The variance within samples\(\left( {s_p^2} \right)\)is equal to:

\(\begin{aligned}{c}{s_p}^2 = \frac{{{s_1}^2 + {s_2}^2 + {s_3}^2}}{3}\\ = \frac{{2.5 + 709.8393 + 2525.411}}{3}\\ = 1079.25\end{aligned}\)

Therefore, the variance within samples is equal to 1079.25.

Now, the F-statistic is computed as shown below:

\(\begin{aligned}{c}F = \frac{{{\rm{variance}}\;{\rm{between}}\;{\rm{samples}}}}{{{\rm{variance}}\;{\rm{within}}\;{\rm{samples}}}}\\ = \frac{{n{s_{\bar x}}^2}}{{{s_p}^2}}\\ = \frac{{2499.10}}{{1079.25}}\\ = 2.316\end{aligned}\)

Therefore, the value of the F-statistic is equal to 2.316.

Let k be the number of samples.

It is known that the value of k is 3.

Thus, the degrees of freedom are calculated as shown below:

\(\begin{aligned}{c}df = \left( {k - 1,k\left( {n - 1} \right)} \right)\\ = \left( {3 - 1,3\left( {8 - 1} \right)} \right)\\ = \left( {2,21} \right)\end{aligned}\)
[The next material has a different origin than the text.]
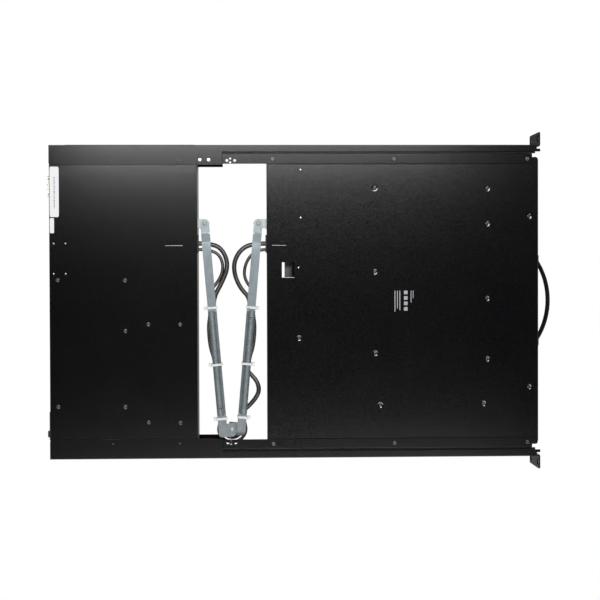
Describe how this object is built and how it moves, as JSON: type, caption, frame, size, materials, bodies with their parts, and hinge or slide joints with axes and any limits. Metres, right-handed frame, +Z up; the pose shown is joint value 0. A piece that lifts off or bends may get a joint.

The critical value of F at a 0.05 level of significance with (2,21) degrees of freedom from the F-distribution table is equal to 3.4668.

It can be observed that:

\(\begin{aligned}{c}F < {F_{crit}}\\\left( {2.316} \right) < \left( {3.4668} \right)\end{aligned}\)

Since the value of the F-statistic is less than the critical value, the null hypothesis is failed to reject at 0.05 level of significance.

Therefore, there is not enough evidence to conclude that there is a significant difference in the departure delay time.

From the observations, the flight 21 has a large departure delay times as compared to other flights.